Disappointment and relief

This just in : no comedy tonight due to inclement weather.

In other words, it snowed, and shiznit is all funked up.

And seeing as Felicity’s parents don’t even want her driving here in Richmond, asking our MC, Chris, to come all the way from White Rock is out of the question.

And I must admit, I am disappointed. I like comedy night. I like the food, the company, the atmosphere, and the chance to get up there and shine.

But I am also relieved as I was just starting to have a serious panic attack about it.

This happens a lot. I am used to it. Pretty much every time I am going to leave the house, even if it’s just to hang with Le Gang, I will have at least one mild panic attack beforehand, which I suppress and/or endure with relative ease.

That’s just life chez moi. This particular panic attack was above average in size and might have developed into a major one if I had not managed to nip it in the bud.

Those happen sometimes. Rarely. Generally they make me miserable for a little while and then my defenses kick in and drag me back down to neutral-ish.

Makes me wonder what kind of price I am paying for my ability to do that, though. Because it’s definitely not a delicate operation. It’s raw brute force suppression of emotion, and that’s probably not good for me.

In fact, it’s entirely possible that I overcorrect. That the price I pay for killing my panic is being emotionally numb, and that it’s that numbness that is the root of my depression.

Which would be, I suppose, quite ironic.


Been reading this pretty good article about gender and violence and attachment styles called THE OPPOSITE OF RAPE CULTURE IS NURTURANCE CULTURE by someone named Nora Samaran.

Let me get this out of the way : “nurturance” is not a word, and is also a very clumsy and unpleasant formation of its concept.

Just say “nurturing”. Way better. Moving on.

The article really speaks to me because I am a man with a very strong urge to nurture. To the point of referring to myself as a “maternal male”.

As such, I grew up with very few role models, and anything I saw where men displayed nurturing traits really stood out in my mind.

Like in the original The Odd Couple movie, at the very beginning, when all the poker buddies are worried that Felix is going to try to kill himself and they are all scrambling to (rather clumsily, because comedy) comfort him and convince him to not do it.

That made a big impression on me because it’s so rare to see anything where men openly care about one another. And that’s so messed up.

Then there’s the line from The Birdcage where Robin William says Nathan Lane’s character “is so maternal he’s practically a nipple”.

That’s the only cultural reference I have for a man being maternal. And that was in reference to a flamboyantly gay man.

Which was lucky for me, because I am a gay man too.

I shudder to think of what it would be like to have strong maternal, nurturing, “soft” instincts as a heterosexual man.

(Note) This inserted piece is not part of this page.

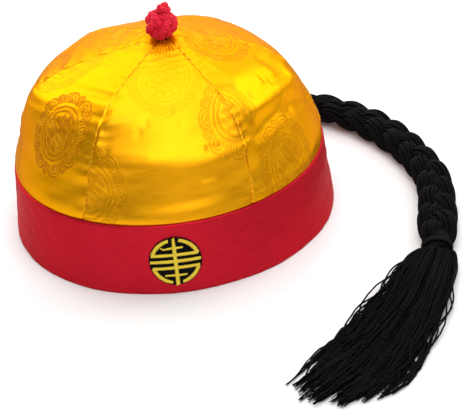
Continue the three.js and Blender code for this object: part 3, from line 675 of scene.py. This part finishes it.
def dome_cloth(first, last, across, place, inset, fine):
    """The dome's cloth between two seams. A ring's radius is drawn in towards the straight line
    between the seams by its flatness, and the folds, puckers and gathers move it along the slope's
    normal. fine is true for the outside, whose small relief is held by a tanh so that it never
    reaches the backing. It gives the points and the place on the cloth, across from the gore's
    middle and up from the band."""
    (height, radius, flat, shift, turned, pleat), slope = dome_at(place)
    edge = np.degrees(SEAM_GAP / 2 / (radius - CLOTH))
    sewn = first + edge + (last - first - 2 * edge) * across
    half = math.radians(last - first) / 2
    from_middle = np.radians(sewn - first) - half
    straight = np.cos(half) / np.cos(from_middle)
    run = np.interp(place, profile_places, profile_run) - run_at_band
    from_first, from_last = (np.radians(np.abs(sewn - seam)) * radius for seam in (first, last))
    from_seam = np.minimum(from_first, from_last)
    out = fold_lift(sewn, height, FOLDS) - inset
    out = out - GROOVE_DEPTH * np.exp(-((from_seam / GROOVE_WIDTH) ** 2))
    out = out - DRAWN_IN_BY * np.exp(-((from_seam / DRAWN_IN_OVER) ** 2))
    gathers = np.sin(np.radians(sewn) * GATHERS_ROUND + 1.2 * np.sin(np.radians(sewn) * 5))
    reach = np.exp(-((from_middle / half / 0.93) ** 8))
    out = out + pleat * 0.5 * gathers * reach * smooth(radius, 24, 9)
    if fine:
        seam_seed = np.where(from_first < from_last, first, last) % 360
        uneven = 0.45 * np.sin(run / 8.3 + seam_seed)
        pucker = np.sin(2 * np.pi * (run / PUCKER_PITCH + uneven) + seam_seed)
        lift = PUCKER_LIFT * pucker * np.exp(-from_seam / PUCKER_REACH) * (1 - np.exp(-from_seam / 0.8))
        lift = lift + fold_lift(sewn, height, CREASES) * (1 - np.exp(-from_seam / 3))
        rippled = 0.08 + 0.16 * smooth(radius, 25, 70)
        lift = lift + rippled * ripples(np.radians(sewn) * radius * 0.45, run, first % 360, 9, 10, 34)
        above_band = smooth(height, 41, 46)
        out = out + above_band * DEEPEST_CREASE * np.tanh(lift / DEEPEST_CREASE)
    shaped = radius * (1 - flat * (1 - straight)) + out * slope[0]
    points = on_ring(shaped, sewn + turned, height + out * slope[1])
    points[..., 0] += shift
    return points, np.radians(sewn - (first + last) / 2) * radius, run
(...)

It’s the sort of thing that might make a man very bitter and angry and cruel from the frustration of not being able to express their true selves, not to mention the self-loathing engendered by their poor gender performance.

It might even make a man hate women with a passion out of sheer jealousy. It might even make him very controlling of women because he so desperately needs someone to express what he cannot and give him the nurturing and care he can’t give himself.

It might even make him lash out at those same women in a blind rage.

When men are forced to suppress all that is tender and loving in themselves, the whole world pays a terrible price.

More after the break.


In regards to attachment styles :

I am definitely a mix of anxious and avoidant. I can be very demanding and clingy and need loads and loads of affection in order to feel secure. Yet I can also be extremely aloof and detached and distant.

Sometimes I need cuddles and sometimes I need space. And I can’t predict which mode I will be in any better than anyone else can.

So when I do get into a relationship one day, I will likely not be quite as low maintenance as I would like to be due to unpredictability.

But it’s not all about me. I can act contrary to my current mode if I think that it is the right thing to do. If my husband needs cuddles, he will get cuddles, even if I am feeling like I need some space to breathe.

Not sure I can go the other way, though. If I need cuddles and he needs space, I am going to get pretty darn pouty.

Overall, I know that I have severe issues when it comes to getting close with people. My ice cold childhood did not contain close relationships. Even my relationship with my mother was somewhat at a distance and detached, and she’s the person I have been closest to in my entire life.

My brother Dave would be next in line. He an I are a lot alike and we spent a hell of a lot of time hanging out together.

But mostly as adults. In my childhood, I rarely had friends, and my family barely noticed me at all. I lived a lonely life of school and TV and video games and books.

Again I am forced to wonder how it was that I grew up as functional and sane as I did.

I can only conclude that I am a fundamentally stable person and that carried me through all those lonely years until the internet came along and I found furry fandom and had friends through it.

I remember some very not sane moment from back then. Times when depression and anxiety swirled together into a maelstrom of terror and isolation that made me feel like I was naked in a blizzard and that went on for hours.

I guess I am healthier now than I was then.

But I get so very, very tired of it all.

I will talk to you nice people again tomorrow.